- [Instructions to follow]:
Find every line with "objects" in it, then report how many there are and nothing more.

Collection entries
-------------------------
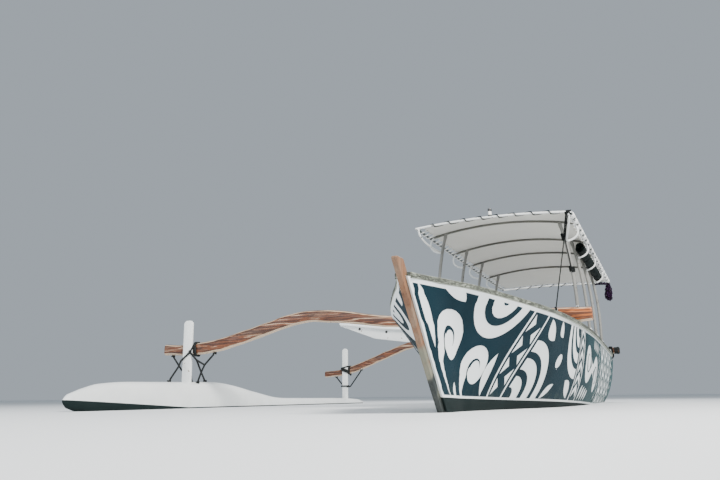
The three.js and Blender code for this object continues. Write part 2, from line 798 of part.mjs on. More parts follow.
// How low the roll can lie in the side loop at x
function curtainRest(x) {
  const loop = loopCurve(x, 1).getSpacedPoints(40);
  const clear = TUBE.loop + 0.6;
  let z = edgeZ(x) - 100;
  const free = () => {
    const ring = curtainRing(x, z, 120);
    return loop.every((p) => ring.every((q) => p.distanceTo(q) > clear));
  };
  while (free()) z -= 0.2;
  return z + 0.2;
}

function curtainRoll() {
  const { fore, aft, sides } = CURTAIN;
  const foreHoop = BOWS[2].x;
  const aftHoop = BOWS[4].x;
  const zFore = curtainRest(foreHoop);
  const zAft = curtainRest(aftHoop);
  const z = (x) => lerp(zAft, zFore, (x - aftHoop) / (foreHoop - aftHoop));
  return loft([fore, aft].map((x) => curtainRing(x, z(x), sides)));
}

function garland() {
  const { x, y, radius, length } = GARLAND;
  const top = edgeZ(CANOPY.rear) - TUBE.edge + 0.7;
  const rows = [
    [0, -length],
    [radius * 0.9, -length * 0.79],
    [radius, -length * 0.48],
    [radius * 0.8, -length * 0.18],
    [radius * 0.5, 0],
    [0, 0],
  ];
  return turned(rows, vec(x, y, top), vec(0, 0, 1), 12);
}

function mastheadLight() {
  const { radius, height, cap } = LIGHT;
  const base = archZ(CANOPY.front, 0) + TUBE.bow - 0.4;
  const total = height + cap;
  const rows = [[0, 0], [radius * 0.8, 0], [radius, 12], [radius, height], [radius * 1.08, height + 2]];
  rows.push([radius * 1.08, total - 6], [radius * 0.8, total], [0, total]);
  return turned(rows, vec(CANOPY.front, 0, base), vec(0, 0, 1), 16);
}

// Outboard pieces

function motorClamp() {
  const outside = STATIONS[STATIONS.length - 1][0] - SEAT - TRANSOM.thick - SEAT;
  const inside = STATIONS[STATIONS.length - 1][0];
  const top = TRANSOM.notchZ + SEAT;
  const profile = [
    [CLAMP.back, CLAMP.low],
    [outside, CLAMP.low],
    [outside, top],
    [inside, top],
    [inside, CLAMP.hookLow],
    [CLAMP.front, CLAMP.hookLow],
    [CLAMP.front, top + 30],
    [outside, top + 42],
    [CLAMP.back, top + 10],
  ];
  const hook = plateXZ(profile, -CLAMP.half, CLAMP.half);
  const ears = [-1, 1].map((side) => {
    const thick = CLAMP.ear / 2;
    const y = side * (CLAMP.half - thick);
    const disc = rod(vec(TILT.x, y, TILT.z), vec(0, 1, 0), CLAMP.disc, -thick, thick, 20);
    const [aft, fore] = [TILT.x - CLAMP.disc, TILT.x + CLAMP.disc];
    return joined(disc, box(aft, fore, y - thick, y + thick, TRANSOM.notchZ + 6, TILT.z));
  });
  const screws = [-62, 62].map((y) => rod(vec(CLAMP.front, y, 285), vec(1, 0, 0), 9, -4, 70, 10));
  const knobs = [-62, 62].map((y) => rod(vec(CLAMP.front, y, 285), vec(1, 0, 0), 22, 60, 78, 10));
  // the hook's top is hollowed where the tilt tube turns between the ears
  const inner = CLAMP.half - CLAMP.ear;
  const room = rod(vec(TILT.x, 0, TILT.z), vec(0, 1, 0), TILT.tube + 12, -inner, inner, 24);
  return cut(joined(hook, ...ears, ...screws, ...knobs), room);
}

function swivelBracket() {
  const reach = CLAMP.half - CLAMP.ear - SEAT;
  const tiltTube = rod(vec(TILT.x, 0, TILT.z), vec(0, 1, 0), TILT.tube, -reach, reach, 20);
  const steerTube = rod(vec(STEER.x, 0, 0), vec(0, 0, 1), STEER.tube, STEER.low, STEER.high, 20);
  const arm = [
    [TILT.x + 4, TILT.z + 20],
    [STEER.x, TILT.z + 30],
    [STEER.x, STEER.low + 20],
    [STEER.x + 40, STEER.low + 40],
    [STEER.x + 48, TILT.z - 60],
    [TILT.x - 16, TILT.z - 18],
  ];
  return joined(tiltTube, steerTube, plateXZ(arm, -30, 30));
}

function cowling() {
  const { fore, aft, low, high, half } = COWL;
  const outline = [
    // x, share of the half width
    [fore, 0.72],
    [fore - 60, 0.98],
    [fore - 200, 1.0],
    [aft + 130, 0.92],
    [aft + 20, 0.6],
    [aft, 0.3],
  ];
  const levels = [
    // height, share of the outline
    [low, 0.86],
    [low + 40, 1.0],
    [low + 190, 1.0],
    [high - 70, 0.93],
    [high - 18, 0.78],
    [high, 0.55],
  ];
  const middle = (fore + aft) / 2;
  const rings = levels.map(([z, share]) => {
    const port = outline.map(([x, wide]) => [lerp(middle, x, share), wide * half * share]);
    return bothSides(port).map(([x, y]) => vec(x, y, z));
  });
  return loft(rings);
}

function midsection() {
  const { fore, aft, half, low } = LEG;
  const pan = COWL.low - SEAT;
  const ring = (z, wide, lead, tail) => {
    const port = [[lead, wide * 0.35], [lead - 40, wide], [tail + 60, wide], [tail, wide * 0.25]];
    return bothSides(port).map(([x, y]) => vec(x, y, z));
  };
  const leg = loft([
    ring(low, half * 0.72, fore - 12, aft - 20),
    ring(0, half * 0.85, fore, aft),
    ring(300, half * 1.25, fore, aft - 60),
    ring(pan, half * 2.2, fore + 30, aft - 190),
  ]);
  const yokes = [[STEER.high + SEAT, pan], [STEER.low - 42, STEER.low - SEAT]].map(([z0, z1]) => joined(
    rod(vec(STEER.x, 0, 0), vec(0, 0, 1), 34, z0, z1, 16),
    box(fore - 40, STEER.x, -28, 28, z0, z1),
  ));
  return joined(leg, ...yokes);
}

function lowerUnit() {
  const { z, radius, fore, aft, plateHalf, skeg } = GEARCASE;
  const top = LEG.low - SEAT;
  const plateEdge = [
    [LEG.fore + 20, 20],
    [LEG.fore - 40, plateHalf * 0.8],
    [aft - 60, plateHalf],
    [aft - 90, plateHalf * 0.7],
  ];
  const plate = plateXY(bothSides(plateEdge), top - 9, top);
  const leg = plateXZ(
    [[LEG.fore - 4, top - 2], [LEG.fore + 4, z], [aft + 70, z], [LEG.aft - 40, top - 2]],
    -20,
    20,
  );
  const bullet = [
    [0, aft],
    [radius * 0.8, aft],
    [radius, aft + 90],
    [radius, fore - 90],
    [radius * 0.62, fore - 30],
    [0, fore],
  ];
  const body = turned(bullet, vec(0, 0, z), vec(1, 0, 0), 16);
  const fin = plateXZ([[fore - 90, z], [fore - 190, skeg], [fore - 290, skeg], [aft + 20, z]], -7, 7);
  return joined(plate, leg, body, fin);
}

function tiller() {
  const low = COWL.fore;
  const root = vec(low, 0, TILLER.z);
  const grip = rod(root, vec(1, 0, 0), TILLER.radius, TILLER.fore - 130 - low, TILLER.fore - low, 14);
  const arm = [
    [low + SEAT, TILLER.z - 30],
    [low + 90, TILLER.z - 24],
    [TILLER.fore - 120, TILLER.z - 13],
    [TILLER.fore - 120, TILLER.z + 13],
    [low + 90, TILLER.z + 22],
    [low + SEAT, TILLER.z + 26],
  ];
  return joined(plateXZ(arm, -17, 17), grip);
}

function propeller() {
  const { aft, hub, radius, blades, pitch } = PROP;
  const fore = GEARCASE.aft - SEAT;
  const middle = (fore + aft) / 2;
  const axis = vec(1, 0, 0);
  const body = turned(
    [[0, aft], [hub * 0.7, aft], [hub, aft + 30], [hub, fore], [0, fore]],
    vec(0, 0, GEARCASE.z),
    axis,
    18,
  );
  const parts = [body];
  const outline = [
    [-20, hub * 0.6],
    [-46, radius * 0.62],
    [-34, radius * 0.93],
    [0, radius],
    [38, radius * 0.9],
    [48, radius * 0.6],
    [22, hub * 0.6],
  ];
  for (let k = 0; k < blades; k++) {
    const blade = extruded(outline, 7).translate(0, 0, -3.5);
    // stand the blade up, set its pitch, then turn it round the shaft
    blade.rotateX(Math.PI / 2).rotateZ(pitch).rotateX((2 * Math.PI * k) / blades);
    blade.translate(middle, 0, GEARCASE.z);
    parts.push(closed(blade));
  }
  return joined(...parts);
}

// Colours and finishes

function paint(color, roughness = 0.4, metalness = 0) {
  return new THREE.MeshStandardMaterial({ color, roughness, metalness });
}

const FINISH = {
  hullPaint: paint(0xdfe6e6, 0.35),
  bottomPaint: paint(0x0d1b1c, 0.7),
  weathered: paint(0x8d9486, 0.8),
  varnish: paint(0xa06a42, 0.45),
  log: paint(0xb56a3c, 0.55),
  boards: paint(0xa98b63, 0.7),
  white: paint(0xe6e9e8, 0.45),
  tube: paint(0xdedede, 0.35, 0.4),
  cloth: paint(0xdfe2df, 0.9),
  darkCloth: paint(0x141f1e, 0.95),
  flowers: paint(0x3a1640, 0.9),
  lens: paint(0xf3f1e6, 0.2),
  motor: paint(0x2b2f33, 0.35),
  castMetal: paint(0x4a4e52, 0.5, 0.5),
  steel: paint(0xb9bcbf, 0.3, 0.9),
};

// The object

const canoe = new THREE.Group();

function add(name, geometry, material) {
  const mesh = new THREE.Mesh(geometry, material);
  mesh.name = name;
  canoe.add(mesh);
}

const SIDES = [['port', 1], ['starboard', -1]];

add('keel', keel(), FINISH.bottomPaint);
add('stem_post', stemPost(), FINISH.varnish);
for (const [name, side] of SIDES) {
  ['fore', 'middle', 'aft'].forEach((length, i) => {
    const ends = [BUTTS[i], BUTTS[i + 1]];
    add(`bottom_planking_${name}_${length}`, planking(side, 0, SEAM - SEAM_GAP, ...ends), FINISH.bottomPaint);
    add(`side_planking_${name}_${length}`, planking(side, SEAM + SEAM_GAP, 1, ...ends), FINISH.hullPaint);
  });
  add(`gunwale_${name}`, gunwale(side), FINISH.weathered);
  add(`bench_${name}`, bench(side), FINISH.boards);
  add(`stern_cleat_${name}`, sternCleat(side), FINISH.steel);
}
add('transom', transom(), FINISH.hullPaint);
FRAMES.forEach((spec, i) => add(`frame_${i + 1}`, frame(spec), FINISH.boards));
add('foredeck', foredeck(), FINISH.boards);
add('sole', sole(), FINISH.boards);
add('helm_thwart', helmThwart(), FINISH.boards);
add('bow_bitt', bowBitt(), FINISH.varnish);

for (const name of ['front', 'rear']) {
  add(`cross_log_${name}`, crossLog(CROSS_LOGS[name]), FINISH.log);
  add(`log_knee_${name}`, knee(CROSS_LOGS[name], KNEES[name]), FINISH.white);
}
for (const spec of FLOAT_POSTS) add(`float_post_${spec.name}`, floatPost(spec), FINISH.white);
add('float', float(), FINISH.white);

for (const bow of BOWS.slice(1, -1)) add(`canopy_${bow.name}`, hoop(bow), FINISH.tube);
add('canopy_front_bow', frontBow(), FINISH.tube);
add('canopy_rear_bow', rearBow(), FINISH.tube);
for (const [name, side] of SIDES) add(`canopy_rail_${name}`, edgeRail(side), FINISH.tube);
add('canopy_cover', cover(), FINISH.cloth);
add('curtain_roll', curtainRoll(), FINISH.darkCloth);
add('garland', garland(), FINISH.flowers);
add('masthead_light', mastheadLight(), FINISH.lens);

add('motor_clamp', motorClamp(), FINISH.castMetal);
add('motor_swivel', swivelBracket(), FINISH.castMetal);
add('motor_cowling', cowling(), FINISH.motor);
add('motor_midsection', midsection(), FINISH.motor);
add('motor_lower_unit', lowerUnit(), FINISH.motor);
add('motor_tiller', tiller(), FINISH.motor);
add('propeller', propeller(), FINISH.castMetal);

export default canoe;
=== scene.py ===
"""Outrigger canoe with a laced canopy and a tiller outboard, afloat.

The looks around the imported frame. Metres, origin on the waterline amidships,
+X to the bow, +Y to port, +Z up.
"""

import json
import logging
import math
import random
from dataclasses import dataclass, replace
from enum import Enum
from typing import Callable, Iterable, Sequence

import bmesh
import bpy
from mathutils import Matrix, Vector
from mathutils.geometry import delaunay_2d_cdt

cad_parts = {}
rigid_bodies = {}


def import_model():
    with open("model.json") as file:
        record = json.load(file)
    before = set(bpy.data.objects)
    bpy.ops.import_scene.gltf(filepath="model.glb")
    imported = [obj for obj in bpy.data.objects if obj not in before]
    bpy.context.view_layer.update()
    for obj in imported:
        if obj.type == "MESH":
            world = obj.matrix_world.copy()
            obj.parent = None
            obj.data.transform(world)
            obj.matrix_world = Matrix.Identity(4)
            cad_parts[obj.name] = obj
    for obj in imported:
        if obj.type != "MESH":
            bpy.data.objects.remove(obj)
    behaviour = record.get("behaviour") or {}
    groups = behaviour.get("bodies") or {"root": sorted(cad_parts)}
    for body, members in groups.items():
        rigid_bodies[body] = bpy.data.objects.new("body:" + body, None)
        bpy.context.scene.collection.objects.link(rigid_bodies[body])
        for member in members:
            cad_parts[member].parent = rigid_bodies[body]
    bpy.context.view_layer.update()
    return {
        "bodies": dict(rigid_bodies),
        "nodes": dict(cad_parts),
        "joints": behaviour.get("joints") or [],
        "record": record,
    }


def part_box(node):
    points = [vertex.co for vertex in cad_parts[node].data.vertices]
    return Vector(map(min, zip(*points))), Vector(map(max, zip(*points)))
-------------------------
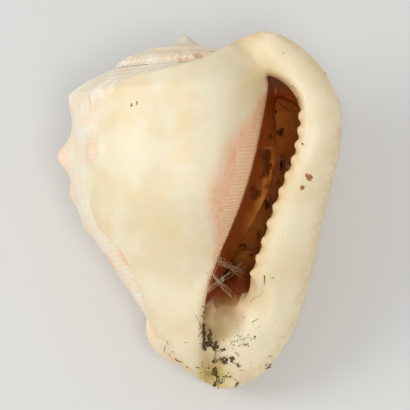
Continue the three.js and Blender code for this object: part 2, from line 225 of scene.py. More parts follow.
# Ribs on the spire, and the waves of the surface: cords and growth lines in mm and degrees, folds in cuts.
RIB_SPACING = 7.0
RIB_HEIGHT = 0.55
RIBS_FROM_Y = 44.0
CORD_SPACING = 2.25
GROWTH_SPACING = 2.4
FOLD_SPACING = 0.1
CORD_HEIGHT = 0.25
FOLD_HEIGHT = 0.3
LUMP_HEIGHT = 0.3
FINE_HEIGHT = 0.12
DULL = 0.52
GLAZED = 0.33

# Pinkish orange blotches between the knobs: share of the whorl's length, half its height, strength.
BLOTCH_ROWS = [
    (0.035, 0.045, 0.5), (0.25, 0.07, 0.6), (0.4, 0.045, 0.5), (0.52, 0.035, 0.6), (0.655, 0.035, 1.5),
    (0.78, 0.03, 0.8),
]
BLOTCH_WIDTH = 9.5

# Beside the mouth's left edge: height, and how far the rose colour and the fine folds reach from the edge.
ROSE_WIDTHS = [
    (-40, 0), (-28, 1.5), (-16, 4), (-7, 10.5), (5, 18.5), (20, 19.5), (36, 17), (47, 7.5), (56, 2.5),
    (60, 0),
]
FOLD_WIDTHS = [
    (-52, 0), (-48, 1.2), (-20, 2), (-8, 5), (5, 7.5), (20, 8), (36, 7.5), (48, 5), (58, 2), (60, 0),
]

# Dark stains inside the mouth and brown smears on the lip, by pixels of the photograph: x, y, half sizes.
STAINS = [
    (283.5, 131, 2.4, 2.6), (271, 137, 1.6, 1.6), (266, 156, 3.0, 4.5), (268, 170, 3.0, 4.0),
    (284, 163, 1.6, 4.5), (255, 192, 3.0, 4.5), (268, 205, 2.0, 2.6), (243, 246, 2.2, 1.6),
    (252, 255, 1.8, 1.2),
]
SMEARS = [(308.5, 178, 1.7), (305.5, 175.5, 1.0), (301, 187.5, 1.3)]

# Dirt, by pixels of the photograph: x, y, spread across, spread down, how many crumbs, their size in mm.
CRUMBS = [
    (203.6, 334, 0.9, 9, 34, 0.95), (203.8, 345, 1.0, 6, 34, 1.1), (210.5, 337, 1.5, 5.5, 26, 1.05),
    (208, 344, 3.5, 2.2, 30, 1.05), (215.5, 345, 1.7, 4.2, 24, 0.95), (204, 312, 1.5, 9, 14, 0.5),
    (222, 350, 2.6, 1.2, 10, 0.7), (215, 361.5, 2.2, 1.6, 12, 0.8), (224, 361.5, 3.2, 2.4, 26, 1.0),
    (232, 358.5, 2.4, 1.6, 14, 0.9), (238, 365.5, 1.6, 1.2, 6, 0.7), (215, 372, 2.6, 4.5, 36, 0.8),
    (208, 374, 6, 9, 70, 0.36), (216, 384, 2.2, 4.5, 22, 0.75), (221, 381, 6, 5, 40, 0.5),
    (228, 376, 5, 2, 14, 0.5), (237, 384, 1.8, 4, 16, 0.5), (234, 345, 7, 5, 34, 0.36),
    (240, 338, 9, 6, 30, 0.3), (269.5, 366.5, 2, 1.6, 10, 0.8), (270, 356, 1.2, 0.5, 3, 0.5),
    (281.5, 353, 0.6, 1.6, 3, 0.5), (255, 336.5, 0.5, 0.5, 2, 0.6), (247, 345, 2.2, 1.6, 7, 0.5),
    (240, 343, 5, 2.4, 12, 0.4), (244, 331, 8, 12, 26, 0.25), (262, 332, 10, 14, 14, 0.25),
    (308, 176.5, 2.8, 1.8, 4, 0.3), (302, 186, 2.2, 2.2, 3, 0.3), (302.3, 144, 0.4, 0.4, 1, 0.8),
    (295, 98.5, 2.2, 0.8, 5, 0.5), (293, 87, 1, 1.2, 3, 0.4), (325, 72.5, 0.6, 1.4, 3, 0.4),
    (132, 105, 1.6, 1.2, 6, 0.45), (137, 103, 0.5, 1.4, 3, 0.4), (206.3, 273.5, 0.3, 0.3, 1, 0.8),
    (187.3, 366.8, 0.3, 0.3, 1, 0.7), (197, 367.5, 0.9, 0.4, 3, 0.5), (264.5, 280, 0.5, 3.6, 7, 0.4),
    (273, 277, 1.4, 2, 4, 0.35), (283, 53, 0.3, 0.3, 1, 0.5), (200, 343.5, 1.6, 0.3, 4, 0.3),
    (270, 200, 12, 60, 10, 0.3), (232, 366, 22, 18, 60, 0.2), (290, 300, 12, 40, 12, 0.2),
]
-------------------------
- [Response below]:
5